Opposition forces to Long Bar Pointe organized a social media blitz long before the hearings that included a Facebook page under the name Save the Manatee County Shoreline. The lead developer behind Long Bar Pointe, Manatee County homebuilder Carlos Beruff, says he was blindsided by the technically savvy opposition. In an interview with the Business Observer after a marina portion of the project was rejected, Beruff says his biggest regret was not engaging quicker with the community, especially on the Internet. “If this ever happens again I will have a message out faster,” Beruff says. “I will have a website up much faster. I will have hired a P.R. firm.”

'Deep roots'
Preston says the Lake Flores website, www.bradentonsfuture.com, wasn't because of Beruff's experience — though he closely followed the Long Bar Pointe saga. Instead, Preston says the site is a sincere effort to engage with the community and maybe even tweak the project based on the responses. “As a family with deep roots in Bradenton,” he writes on an introductory page on the site, “we ask for your input and support to help make southwest Bradenton the vibrant community it can be.”

The Lake Flores name represents the Preston family's long history in agriculture and growing flowers: The Spanish word Flores means flowers in English. The project is based on New Urbanism, live-work-play design concepts. Beyond the homes and commercial space, plans include a 20-acre manmade lake and multiple biking and walking trails. Preston says the project's aesthetic will be for the everyman, not a select few. “It will be open,” says Preston. “There will not be a lot of gates and private entry.”

Preston cites Baldwin Park in Orlando, a redeveloped U.S. Navy training base, for one nearby example of a large infill property that could be a model for Lake Flores. Baldwin Park, on 1,100 acres three miles outside downtown Orlando, has 8,000 residents and more than 125 business.

Preston, who also runs Manatee Fruit Co., his family's farming and flower business, has been working on Lake Flores in some form since 2010. He released the plans publicly on the website earlier this year. Preston's previous real estate projects include Terra Ceia Bay, a development in northeast Manatee County with 116 luxury waterfront condos and an 18-hole golf course. Preston says he's spent somewhere between $1 million and $5 million on the Lake Flores project. “It's a sizable investment,” Preston says, “and there is more work to do.”

Changed model
While a project's large size sometimes attracts an equally large pot of critics, it could be different with Lake Flores, says longtime Florida developer Ed Hill, who now works for Preston. “Size is an advantage,” says Hill, a former division president with the St. Joe Co., once one of the largest landowners in Florida. “If you broke this up into 13, 100-acre projects you wouldn't get this vision.”

Besides, the Preston family is intimately familiar with big chunks of land.

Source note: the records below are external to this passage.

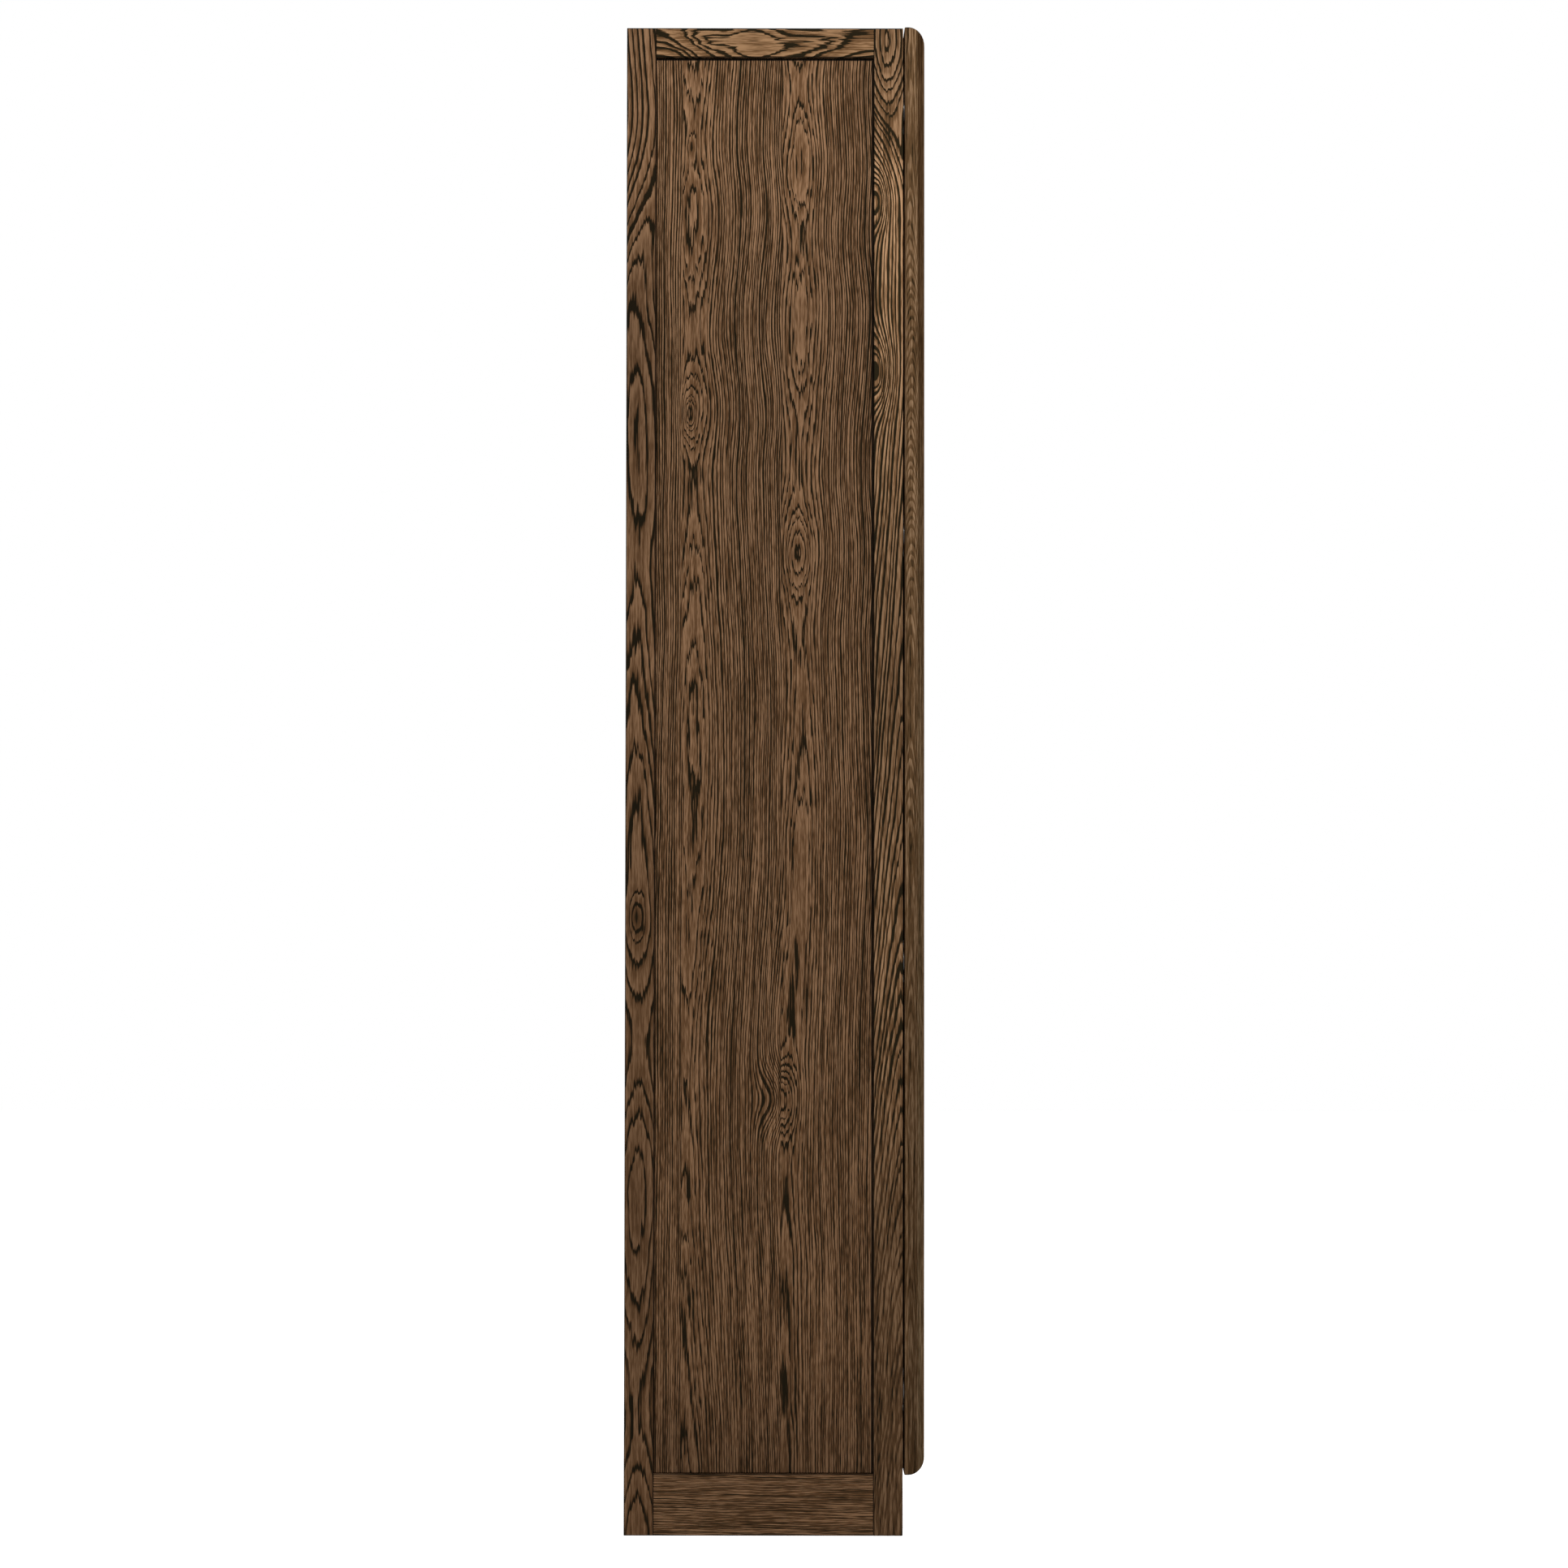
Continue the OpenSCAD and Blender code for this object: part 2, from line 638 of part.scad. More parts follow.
color(steel) mirrored() cup_screws();  // right_cup_screws
color(steel) hinge_arms();
color(steel) hinge_plates();
color(steel) plate_screws();
color(dark_steel) arm_screws();
color("#2b2724") catch_housings();
color(dark_steel) catch_magnets();
color(steel) strike_plates();  // left_strike_plates
color(steel) mirrored() strike_plates();  // right_strike_plates
color(dark_steel) strike_screws();  // strike_screws_left
color(dark_steel) mirrored() strike_screws();  // strike_screws_right
color("#d8d4cc") door_bumpers();
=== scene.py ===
import math
import bpy
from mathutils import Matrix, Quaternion, Vector


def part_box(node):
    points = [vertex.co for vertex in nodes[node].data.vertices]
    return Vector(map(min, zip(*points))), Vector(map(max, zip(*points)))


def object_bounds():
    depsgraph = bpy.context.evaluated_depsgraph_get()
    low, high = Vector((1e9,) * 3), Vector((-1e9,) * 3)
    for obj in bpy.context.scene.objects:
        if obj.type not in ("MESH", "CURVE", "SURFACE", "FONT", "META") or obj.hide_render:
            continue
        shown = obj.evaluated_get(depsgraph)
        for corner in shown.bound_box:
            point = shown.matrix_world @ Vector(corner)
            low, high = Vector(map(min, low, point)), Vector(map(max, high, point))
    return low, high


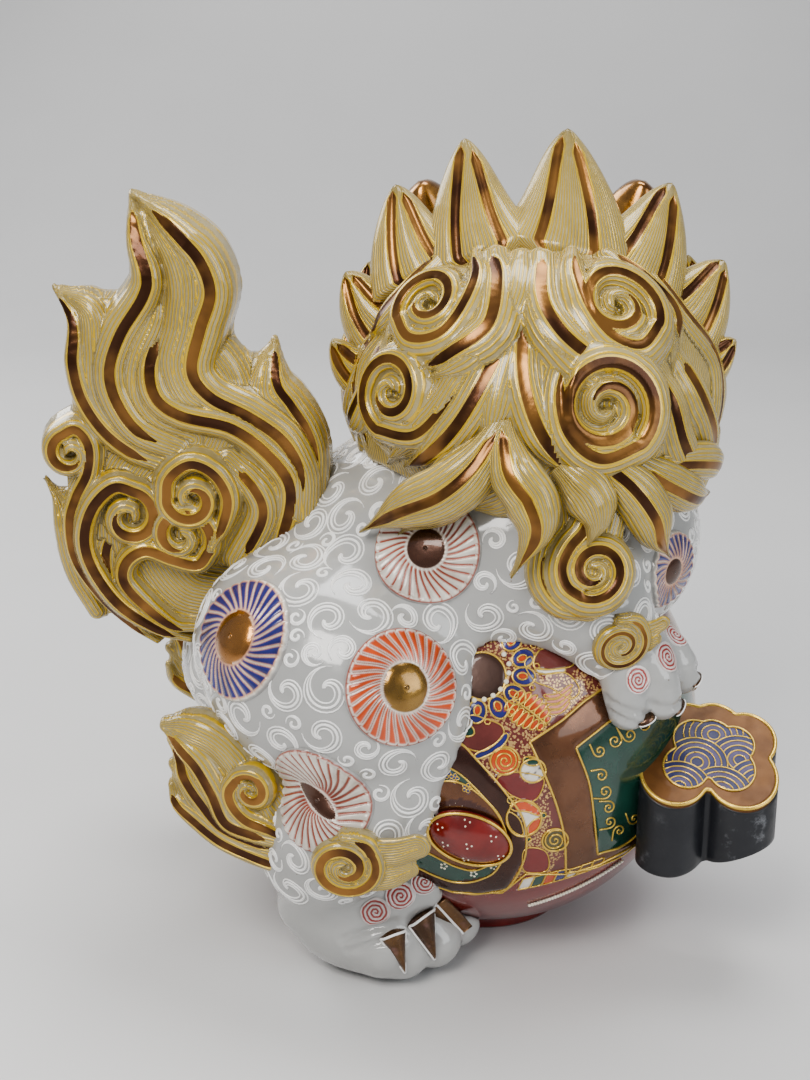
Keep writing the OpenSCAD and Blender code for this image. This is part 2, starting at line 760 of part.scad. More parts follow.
torso();
haunch_right();
haunch_left();
hind_leg_right();
hind_leg_left();
hind_paw_right();
hind_paw_left();
foreleg_right();
foreleg_left();
fore_paw_right();
fore_paw_left();
claws_hind_right();
claws_hind_left();
claws_fore_right();
claws_fore_left();
head();
muzzle();
lower_jaw();
tongue();
teeth();
eye_right();
eye_left();
brows();
ear_right();
ear_left();
beard();
mane_cap();
mane_crest();
mane_curls_upper();
mane_curls_lower();
mane_locks();
mane_nape();
mane_cheeks();
tail_plume();
tail_flame_left();
tail_flame_right();
tail_curls();
tail_sweep();
tuft_hock_right();
tuft_hock_left();
tuft_ankle_right();
tuft_ankle_left();
tuft_wrist_right();
tuft_wrist_left();
ball();
ball_foot();
ball_cabochon();
ribbon_neck();
ribbon_knot();
knot_cap();
kiku_hip_right();
kiku_thigh_right();
kiku_shank_right();
kiku_shoulder_right();
kiku_breast_right();
kiku_hip_left();
kiku_thigh_left();
kiku_shoulder_left();
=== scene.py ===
import math
import random

import bpy
import numpy as np
import openvdb
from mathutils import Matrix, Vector
from mathutils.bvhtree import BVHTree


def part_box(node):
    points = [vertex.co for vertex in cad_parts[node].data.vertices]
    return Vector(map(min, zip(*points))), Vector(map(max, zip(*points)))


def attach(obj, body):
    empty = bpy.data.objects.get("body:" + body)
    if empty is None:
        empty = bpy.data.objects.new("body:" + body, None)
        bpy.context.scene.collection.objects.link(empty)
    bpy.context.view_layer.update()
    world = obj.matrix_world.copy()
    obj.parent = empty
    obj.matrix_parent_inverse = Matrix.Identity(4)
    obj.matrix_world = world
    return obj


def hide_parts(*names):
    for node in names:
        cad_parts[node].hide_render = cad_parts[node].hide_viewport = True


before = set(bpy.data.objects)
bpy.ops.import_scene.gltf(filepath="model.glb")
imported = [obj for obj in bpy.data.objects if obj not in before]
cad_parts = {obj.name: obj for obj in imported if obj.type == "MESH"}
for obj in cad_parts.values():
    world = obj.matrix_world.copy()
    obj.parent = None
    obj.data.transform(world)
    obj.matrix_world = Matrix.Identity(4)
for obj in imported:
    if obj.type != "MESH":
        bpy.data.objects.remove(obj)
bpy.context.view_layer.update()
rng = random.Random(7)

# ---------------------------------------------------------------- the frame
# Shapes are written in units of one hundredth of the ball's radius, from the middle of the ball's
# foot, and put into the row frame by the CAD ball and foot.
ball_lo, ball_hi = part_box("ball")
foot_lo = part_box("ball_foot")[0]
UNIT = (ball_hi.x - ball_lo.x) / 200
ORIGIN = np.array([(ball_lo.x + ball_hi.x) / 2, (ball_lo.y + ball_hi.y) / 2, foot_lo.z])
BALL_R = 100.0
VIEW_TILT = 20                                   # the photo looks down by this angle
LENS_RATIO = 1.75                                # focal length over frame height
BALL = np.array([0, 0, (ball_hi.z - ORIGIN[2]) / UNIT - BALL_R])


def cad_box(node):
    lo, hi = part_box(node)
    return (np.array(lo) - ORIGIN) / UNIT, (np.array(hi) - ORIGIN) / UNIT


def arr(*v):
    return np.array(v, float)


def unit(v):
    v = np.asarray(v, float)
    return v / np.maximum(np.linalg.norm(v, axis=-1, keepdims=True), 1e-9)


def smooth(x, a, b):
    t = np.clip((x - a) / (b - a), 0, 1)
    return t * t * (3 - 2 * t)


def curve(points, k):
    """A smooth line through the points, k steps between two of them."""
    p = np.asarray(points, float)
    q = np.vstack([2 * p[0] - p[1], p, 2 * p[-1] - p[-2]])
    t = np.linspace(0, 1, k, endpoint=False)[:, None]
    out = []
    for i in range(1, len(q) - 2):
        a, b, c, d = q[i - 1:i + 3]
        out.append(0.5 * (2 * b + (c - a) * t + (2 * a - 5 * b + 4 * c - d) * t ** 2
                          + (3 * b - a - 3 * c + d) * t ** 3))
    out.append(p[-1:])
    return np.vstack(out)


def resample(p, n):
    d = np.r_[0, np.cumsum(np.linalg.norm(np.diff(p[:, :3], axis=0), axis=1))]
    s = np.linspace(0, d[-1], n)
    return np.stack([np.interp(s, d, p[:, i]) for i in range(p.shape[1])], 1)


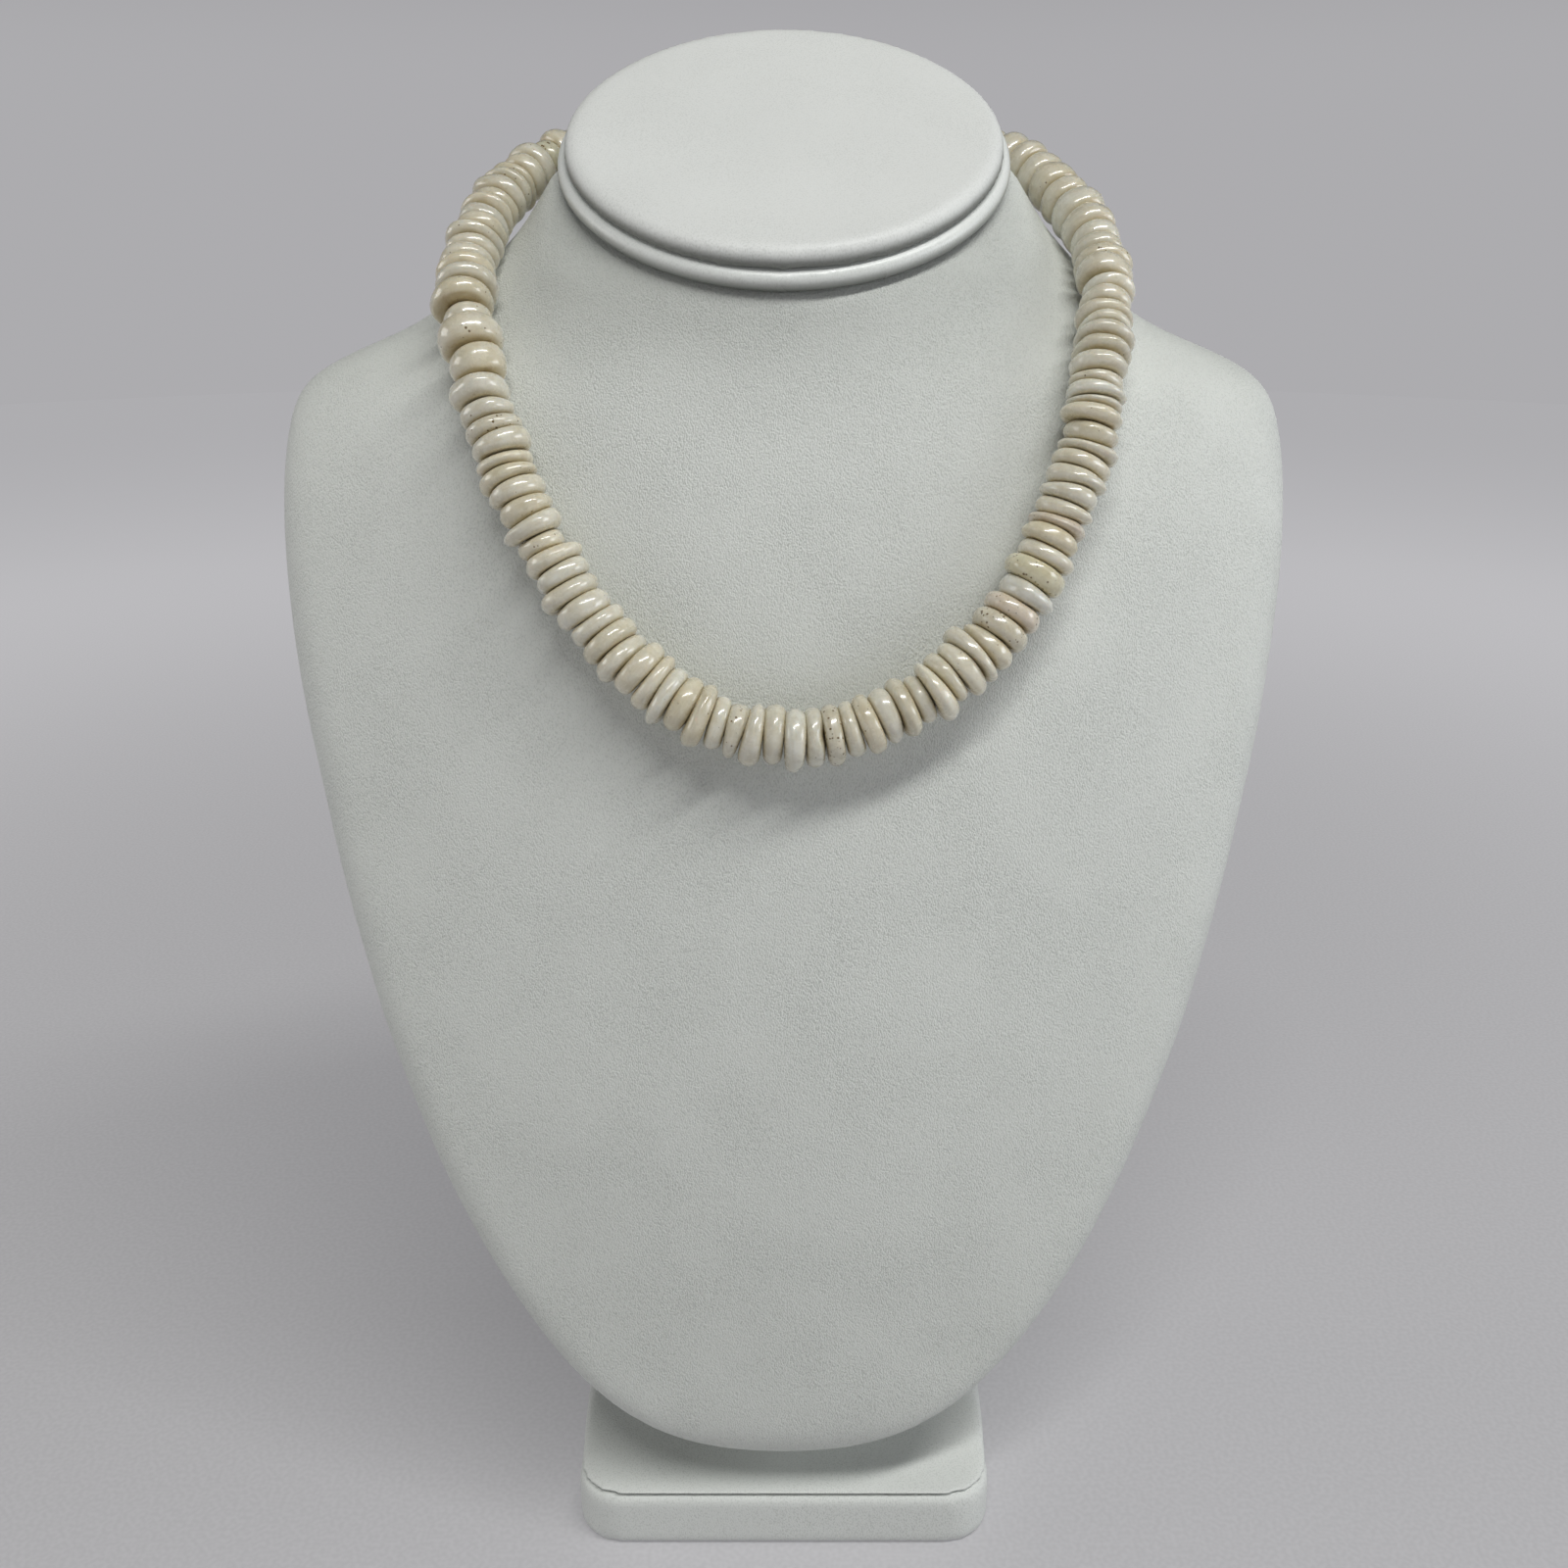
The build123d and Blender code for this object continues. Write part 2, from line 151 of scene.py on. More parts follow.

Manatee Fruit Co., founded under the name Manatee Lemon Co. in 1892, was once one of the largest cut flower growers in the Southeast United States. Clients that bought flowers from the company included Albertson's and Walmart, and distribution stretched to Europe and South America. The company had about 200 employees at its peak.

But the business model has shifted over the past few decades, mostly from agriculture market forces. A majority of the current farmland Manatee Fruit has is leased to third-party growers, and other large parcels have been sold off entirely. That includes 1,440 acres it owned in Naples that it sold to WCI Communities, then Westinghouse Communities, over several years in the 1990s for about $47 million. The Tiburon Golf Club at the Ritz-Carlton Golf Resort and Pelican Marsh Golf Club were built there.

On Lake Flores Preston is determined to not sell the land, but to build something with lasting, generational impact on Manatee County. “There aren't many parcels like this in Florida,” says Preston. “It would have been far easier for us to go to homebuilders and sell this off in chunks and pieces. But we have been working here for more than 100 years. I live in town. I want to do what's right.”


The good and the bad
Manatee County developer Whiting Preston and his team behind Lake Flores, a master-planned development project proposed for southwest Manatee County, have used the Internet extensively to reach out to the community. Preston has done that through www.bradentonsfuture.com, which has turned into something of a growth vs. no growth blog.

Comments require a first name and last initial. Preston or others with the development write back to most of the negative posts. Here are some examples of recent posts, which are responses to brief updates and articles from the development team:

“I think Lake Flores is appropriately named, planned and located. The timing is right for a renaissance for the west Bradenton & Cortez Road corridor. The location is ideal, the size lends itself to a well planned, executed and managed mixed use community. Naples & Bonita Springs provide ideal blueprints for what master-planned communities have done for their cities in terms of property value, amenities, life style and economic growth.”

“It always saddens me to see beautiful land which is becoming so scarce, developed into a haven for mega structures which put a drain on the ecology and environment. I realize that money is the bottom line but I truly hope that whatever development occurs, has a manageable impact on the area. Traffic is already becoming a problem so it's hard to imagine how 8,500 proposed dwellings AND retail space won't create severe congestion. Lakewood Ranch is beautiful but I would NEVER want to live there and deal with the congestion.”

“I would love to see farming continue this part of in Manatee County. We need the jobs and tomatoes. I also believe keeping the waterfront as parkland would improve the plan; however, quite a lot of expensive homes and infrastructure will be built on land that will be subject to flood and storm damage. A major part of the project should create more public access to natural areas.”

On that comment, the developers responded: “Patricia, thank you for viewing our website and taking the time to comment. Continuing to farm the property in a urban setting surrounded by infrastructure including roads, sidewalks, and storm water and waste water lines is simply not practical or productive. Our property does not border the water and the land is not in a flood zone. While the vision for our plan calls for a great deal of open space that would be available to the public, there is very little if any natural area as the property has been farmed for 50 years.”